We’ve included those testing results here, and it really does perform better for every year after that epoch change in 2017-18. It gives asymmetric confidence intervals too, which is realistic, we’re more likely to be above the median than below it, because CVEs just seem to be growing.
Throughout 2026, we will publish quarterly forecast updates that refine our predictions as new data arrives. These updates will begin to incorporate more granular analysis, including expected CVSS v3 vector distributions amongst the CVEs we anticipate. Understanding not just how many vulnerabilities but what kind—their attack vectors, complexity, and impact profiles—will further sharpen capacity planning efforts.
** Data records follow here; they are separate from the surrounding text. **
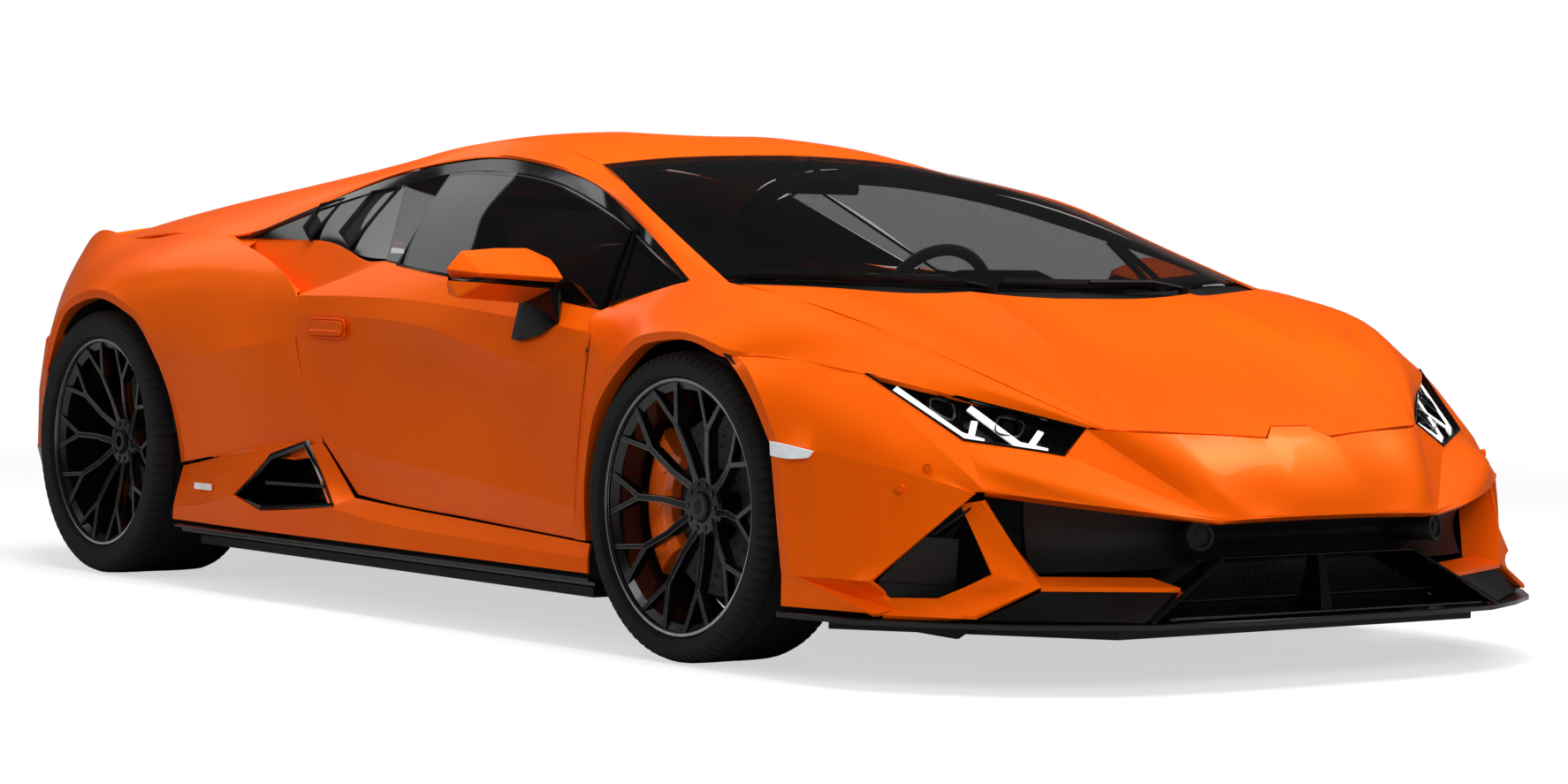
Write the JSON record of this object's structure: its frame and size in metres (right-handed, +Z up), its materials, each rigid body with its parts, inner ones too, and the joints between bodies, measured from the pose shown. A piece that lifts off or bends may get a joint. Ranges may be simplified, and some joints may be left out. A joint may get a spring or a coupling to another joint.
{
  "type": "mid-engined two-seat supercar",
  "caption": "Low mid-engined two-seat sports car with opening doors, front lid and engine cover, steered front wheels and free-rolling tyres.",
  "frame": {"origin": "on the ground, midway between nose and tail, on the centre plane", "axes": "+X forward along the car, +Y to its left, +Z up"},
  "size_m": [4.52, 2.224, 1.1649],
  "materials": {
    "body_paint": "metallic gloss",
    "gloss_black": "gloss",
    "satin_black": "satin",
    "glass": "polished",
    "lamp_lens": "polished",
    "red_lens": "gloss",
    "tyre": "matte",
    "wheel": "gloss black",
    "steel": "machined",
    "interior": "matte",
    "carbon": "satin",
    "engine": "cast"
  },
  "bodies": {
    "chassis": {"cabin_tub": "carbon", "cowl_panel": "satin_black", "dashboard": "interior", "engine_block": "engine", "exhaust_tips": "steel", "fixed_windows": "glass", "floor_pan": "satin_black", "front_bumper": "body_paint", "front_fenders": "body_paint", "front_grille": "satin_black", "front_splitter": "gloss_black", "front_structure": "steel", "front_suspension": "steel", "front_trunk": "satin_black", "headlamps": "lamp_lens", "rear_bumper": "body_paint", "rear_diffuser": "gloss_black", "rear_fenders": "body_paint", "rear_grille": "satin_black", "rear_spoiler": "body_paint", "rear_structure": "steel", "rear_suspension": "steel", "rear_uprights": "steel", "roof": "body_paint", "roof_rails": "body_paint", "seats": "interior", "shoulder_scoops": "body_paint", "side_skirts": "body_paint", "side_vents": "satin_black", "skirt_blades": "gloss_black", "tail_lamps": "red_lens", "windscreen": "glass"},
    "front_lid": {"front_lid": "body_paint"},
    "engine_cover": {"engine_cover": "body_paint"},
    "door_left": {"door_left": "body_paint", "door_window_left": "glass", "mirror_left": "body_paint"},
    "door_right": {"door_right": "body_paint", "door_window_right": "glass", "mirror_right": "body_paint"},
    "steering_wheel": {"steering_wheel": "interior"},
    "knuckle_left": {"front_upright_left": "steel"},
    "knuckle_right": {"front_upright_right": "steel"},
    "front_wheel_left": {"front_wheel_left": "wheel", "front_tyre_left": "tyre"},
    "front_wheel_right": {"front_wheel_right": "wheel", "front_tyre_right": "tyre"},
    "rear_wheel_left": {"rear_wheel_left": "wheel", "rear_tyre_left": "tyre"},
    "rear_wheel_right": {"rear_wheel_right": "wheel", "rear_tyre_right": "tyre"}
  },
  "joints": [
    {"name": "front_lid_hinge", "type": "hinge", "parent": "chassis", "child": "front_lid", "pos_m": [1.15, 0, 0.786], "axis": [0, -1, 0], "range_deg": [0, 50]},
    {"name": "engine_cover_hinge", "type": "hinge", "parent": "chassis", "child": "engine_cover", "pos_m": [-0.56, 0, 1.086], "axis": [0, 1, 0], "range_deg": [0, 40]},
    {"name": "door_hinge_left", "type": "hinge", "parent": "chassis", "child": "door_left", "pos_m": [0.868, 0.937, 0.4], "axis": [0, 0, -1], "range_deg": [0, 60]},
    {"name": "door_hinge_right", "type": "hinge", "parent": "chassis", "child": "door_right", "pos_m": [0.868, -0.937, 0.4], "axis": [0, 0, 1], "range_deg": [0, 60]},
    {"name": "steer_left", "type": "hinge", "parent": "chassis", "child": "knuckle_left", "pos_m": [1.26, 0.739, 0.3275], "axis": [0, 0, 1], "range_deg": [-30, 30]},
    {"name": "steer_right", "type": "hinge", "parent": "chassis", "child": "knuckle_right", "pos_m": [1.26, -0.739, 0.3275], "axis": [0, 0, 1], "range_deg": [-30, 30]},
    {"name": "steering_wheel_turn", "type": "hinge", "parent": "chassis", "child": "steering_wheel", "pos_m": [0.47, 0.37, 0.715], "axis": [-0.9398, 0, 0.3417], "range_deg": [-450, 450]},
    {"name": "front_wheel_left_spin", "type": "hinge", "parent": "knuckle_left", "child": "front_wheel_left", "pos_m": [1.26, 0.834, 0.3275], "axis": [0, 1, 0], "continuous": true},
    {"name": "front_wheel_right_spin", "type": "hinge", "parent": "knuckle_right", "child": "front_wheel_right", "pos_m": [1.26, -0.834, 0.3275], "axis": [0, 1, 0], "continuous": true},
    {"name": "rear_wheel_left_spin", "type": "hinge", "parent": "chassis", "child": "rear_wheel_left", "pos_m": [-1.36, 0.81, 0.3455], "axis": [0, 1, 0], "continuous": true},
    {"name": "rear_wheel_right_spin", "type": "hinge", "parent": "chassis", "child": "rear_wheel_right", "pos_m": [-1.36, -0.81, 0.3455], "axis": [0, 1, 0], "continuous": true}
  ],
  "couplings": [
    {"joint": "steer_left", "follows": "steer_right", "ratio": 1},
    {"joint": "steering_wheel_turn", "follows": "steer_right", "ratio": 15}
  ]
}
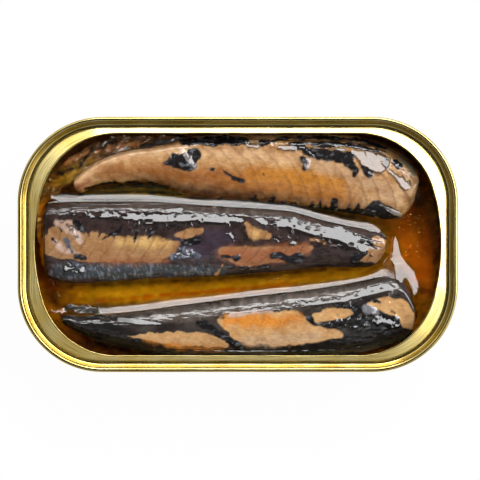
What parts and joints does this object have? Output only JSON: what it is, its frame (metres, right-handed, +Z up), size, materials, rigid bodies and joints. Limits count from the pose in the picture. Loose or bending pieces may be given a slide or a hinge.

The widening confidence intervals as we look further into the future (note how 2028's upper bound approaches 193,000) remind us that forecasting is not about predicting the future with certainty. It is about preparing for a range of plausible futures. Like the branching of a great oak, the further out we look, the more paths remain possible.
Here's to a year of thoughtful preparation, rigorous analysis, and—we hope—fewer surprises than there might otherwise have been.
From all of us at FIRST, happy 2026!